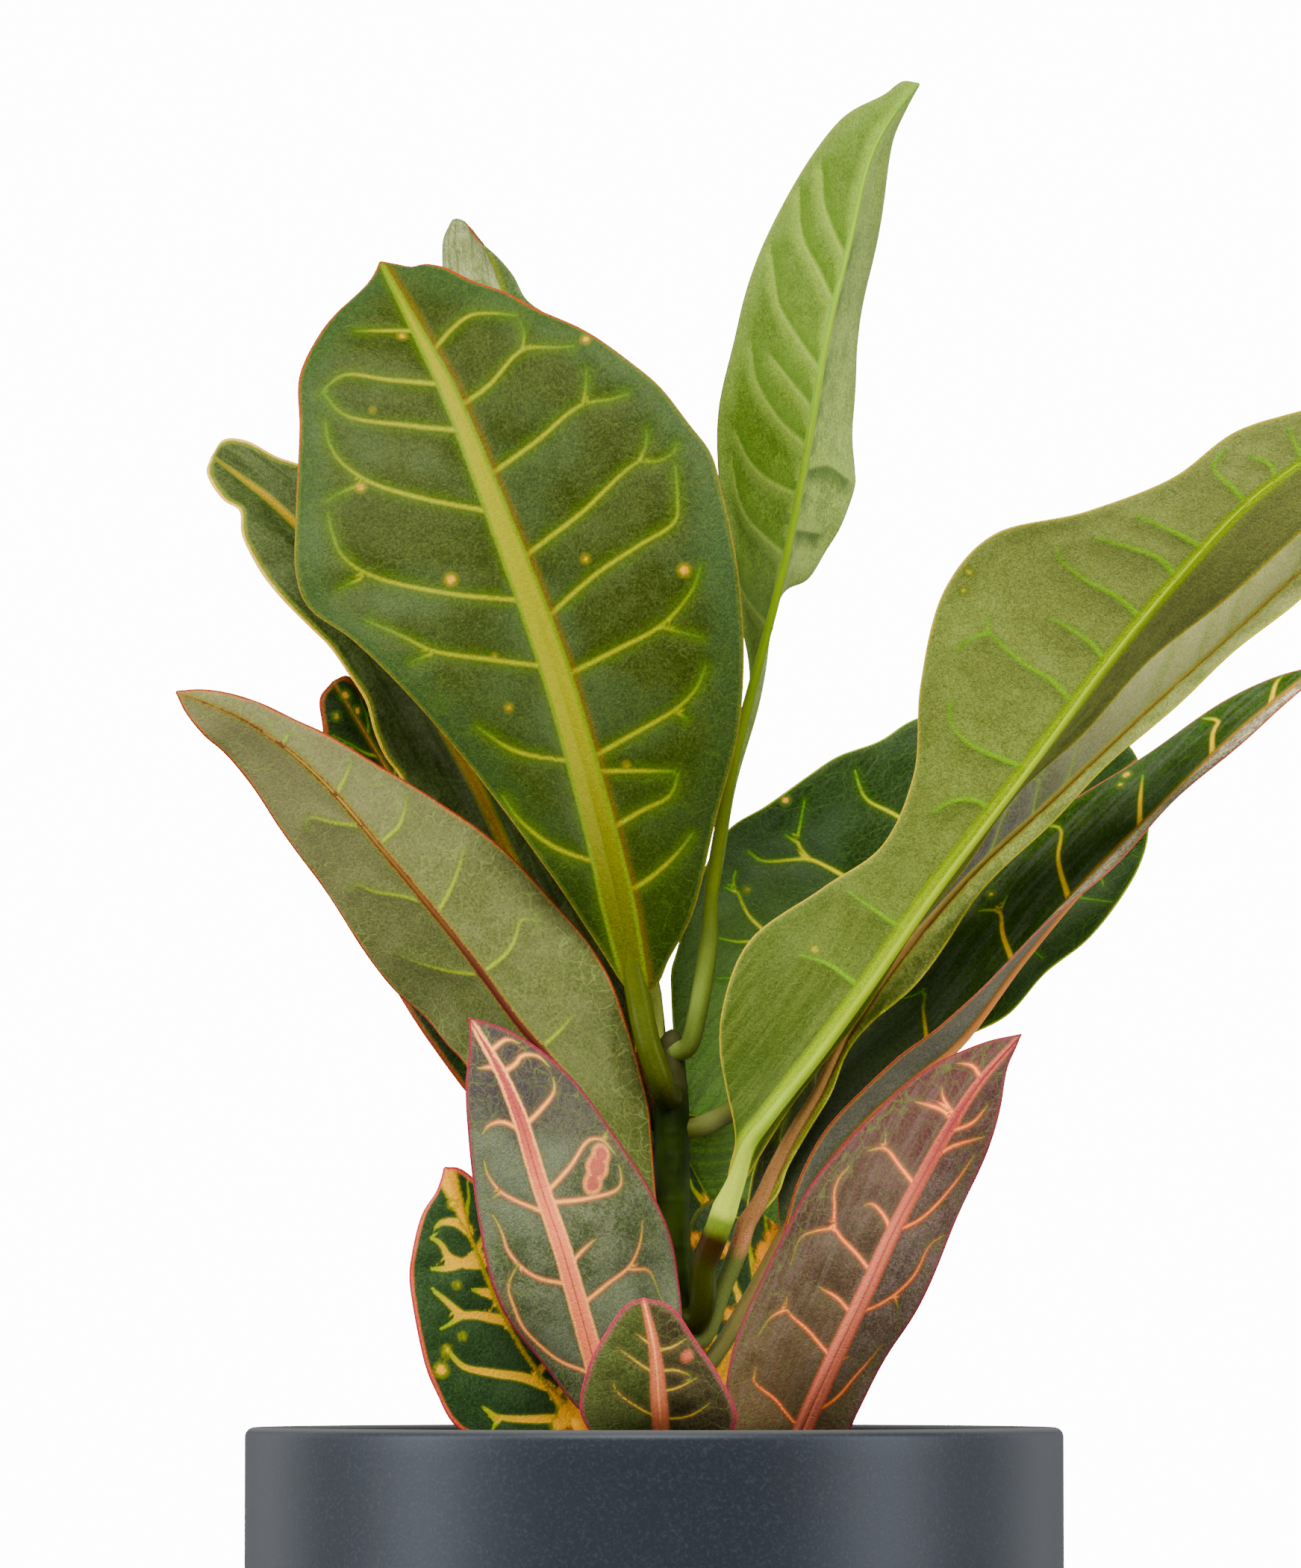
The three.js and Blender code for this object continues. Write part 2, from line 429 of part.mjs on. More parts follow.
function soilSolid() {
  const edge = POT_RADIUS - POT_WALL - CLEARANCE;
  const level = POT_HEIGHT - SOIL_DROP;
  const profile = [
    new THREE.Vector2(0, POT_FLOOR + CLEARANCE),
    new THREE.Vector2(edge, POT_FLOOR + CLEARANCE),
    new THREE.Vector2(edge, level - SOIL_CROWN),
    new THREE.Vector2(edge * 0.75, level - SOIL_CROWN * 0.35),
    new THREE.Vector2(edge * 0.4, level),
    new THREE.Vector2(0, level),
  ];
  const mound = solid(new THREE.LatheGeometry(profile, POT_SIDES).rotateX(Math.PI / 2));
  const bore = new THREE.CylinderGeometry(
    STEM_FOOT_RADIUS + CLEARANCE, STEM_FOOT_RADIUS + CLEARANCE, 2 * (STEM_DEPTH + CLEARANCE), STEM_SIDES,
  );
  bore.rotateX(Math.PI / 2).translate(STEM_X, 0, level);
  return mound.subtract(solid(bore));
}

function stemGeometry() {
  const foot = POT_HEIGHT - SOIL_DROP - STEM_DEPTH;
  const profile = [
    new THREE.Vector2(0, foot),
    new THREE.Vector2(STEM_FOOT_RADIUS - 0.4, foot),
    new THREE.Vector2(STEM_FOOT_RADIUS - 0.4, POT_HEIGHT - SOIL_DROP),
  ];
  for (let up = -SOIL_DROP + SCAR_SPACING; up < STEM_TOP; up += SCAR_SPACING) {
    profile.push(new THREE.Vector2(stemRadius(up) - 0.1, POT_HEIGHT + up - SCAR_SPACING / 2));
    profile.push(new THREE.Vector2(stemRadius(up) + SCAR_SWELL - 0.1, POT_HEIGHT + up));
  }
  profile.push(new THREE.Vector2(STEM_TOP_RADIUS * 0.8, POT_HEIGHT + STEM_TOP));
  profile.push(new THREE.Vector2(STEM_TOP_RADIUS * 0.4, POT_HEIGHT + STEM_TOP + BUD_HEIGHT * 0.7));
  profile.push(new THREE.Vector2(0, POT_HEIGHT + STEM_TOP + BUD_HEIGHT));
  return new THREE.LatheGeometry(profile, STEM_SIDES).rotateX(Math.PI / 2).translate(STEM_X, 0, 0);
}

function piece(name, geometry, colour, roughness) {
  const material = new THREE.MeshStandardMaterial({ color: colour, roughness, metalness: 0 });
  const mesh = new THREE.Mesh(geometry, material);
  mesh.name = name;
  return mesh;
}

const croton = new THREE.Group();
croton.name = 'potted_croton';
croton.add(piece('pot', potGeometry(), '#323844', 0.55));
croton.add(piece('soil', surface(soilSolid()), '#2c211a', 0.95));
croton.add(piece('stem', stemGeometry(), '#5a6e50', 0.7));
for (const leaf of LEAVES) {
  const body = solid(bladeGeometry(leaf)).add(solid(petioleGeometry(leaf)));
  croton.add(piece(leaf.name, surface(body), leaf.colour, 0.4));
}

export default croton;
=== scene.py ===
# %% [markdown]
# # A potted croton
# A croton is a house plant with broad leathery leaves, painted by its own veins: dark green ground, yellow
# and orange veins, a red margin. This one stands in a straight-sided slate-grey pot.
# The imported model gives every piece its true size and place. This lesson keeps those places and adds what
# makes a croton look like one: thin curved blades, veins that stand out of them, and their colours.

# %% The frame
import math

import bpy
import numpy as np
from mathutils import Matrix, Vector


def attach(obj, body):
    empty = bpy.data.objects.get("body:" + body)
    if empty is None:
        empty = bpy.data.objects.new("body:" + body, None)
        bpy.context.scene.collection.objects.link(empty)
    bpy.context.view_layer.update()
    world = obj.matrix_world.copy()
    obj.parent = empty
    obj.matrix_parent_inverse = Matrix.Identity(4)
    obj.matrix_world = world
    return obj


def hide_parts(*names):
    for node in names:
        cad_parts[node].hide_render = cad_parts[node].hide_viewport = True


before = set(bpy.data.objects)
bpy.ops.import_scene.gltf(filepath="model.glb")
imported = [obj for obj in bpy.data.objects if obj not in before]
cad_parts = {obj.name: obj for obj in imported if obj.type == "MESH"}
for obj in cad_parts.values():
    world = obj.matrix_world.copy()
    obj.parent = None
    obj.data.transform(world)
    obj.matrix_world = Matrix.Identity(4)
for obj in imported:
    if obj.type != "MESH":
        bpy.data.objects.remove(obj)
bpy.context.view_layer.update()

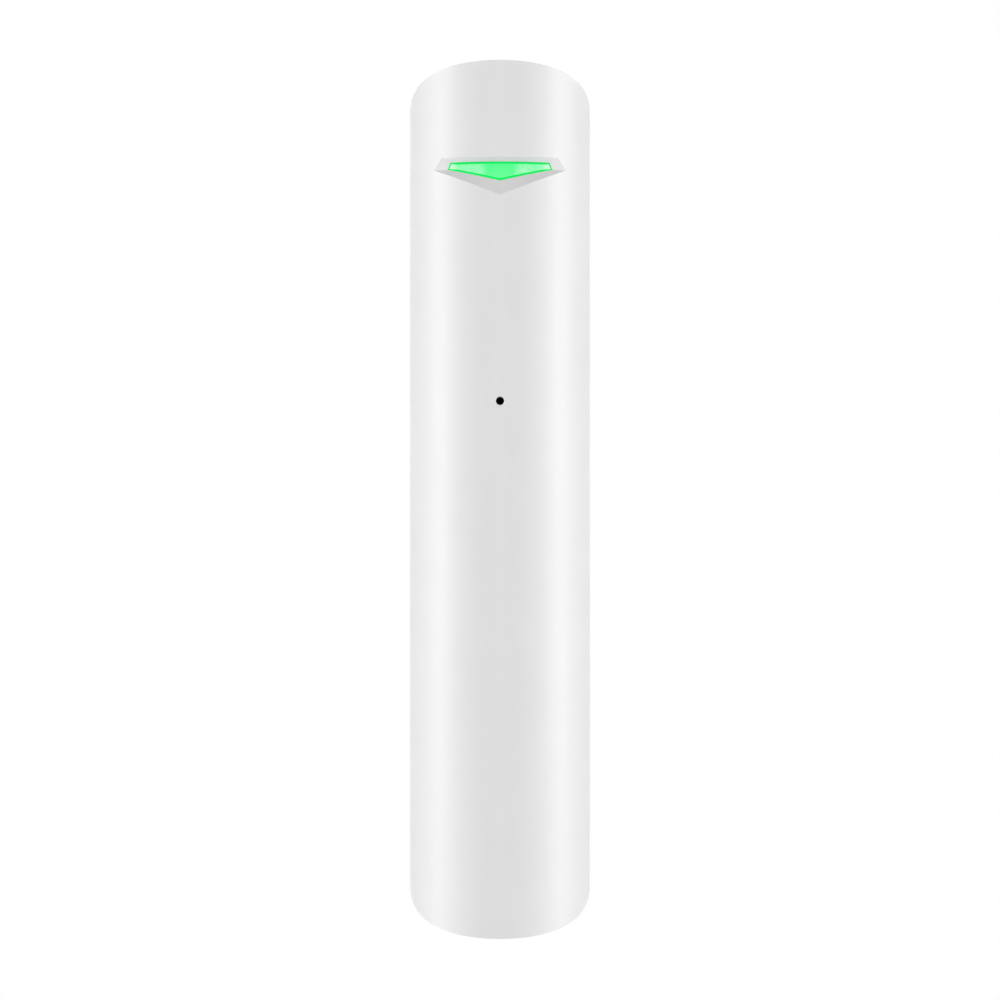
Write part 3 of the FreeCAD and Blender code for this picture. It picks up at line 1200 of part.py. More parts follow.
|---|
■ WHAT IS NEEDED
Retype precisely, and only, the span of lines that opens at the line containing "const croton = new THREE.Group();" and closes at the line containing "import math", both inclusive.

■ THE COMPLETED TASK
const croton = new THREE.Group();
croton.name = 'potted_croton';
croton.add(piece('pot', potGeometry(), '#323844', 0.55));
croton.add(piece('soil', surface(soilSolid()), '#2c211a', 0.95));
croton.add(piece('stem', stemGeometry(), '#5a6e50', 0.7));
for (const leaf of LEAVES) {
  const body = solid(bladeGeometry(leaf)).add(solid(petioleGeometry(leaf)));
  croton.add(piece(leaf.name, surface(body), leaf.colour, 0.4));
}

export default croton;
=== scene.py ===
# %% [markdown]
# # A potted croton
# A croton is a house plant with broad leathery leaves, painted by its own veins: dark green ground, yellow
# and orange veins, a red margin. This one stands in a straight-sided slate-grey pot.
# The imported model gives every piece its true size and place. This lesson keeps those places and adds what
# makes a croton look like one: thin curved blades, veins that stand out of them, and their colours.

# %% The frame
import math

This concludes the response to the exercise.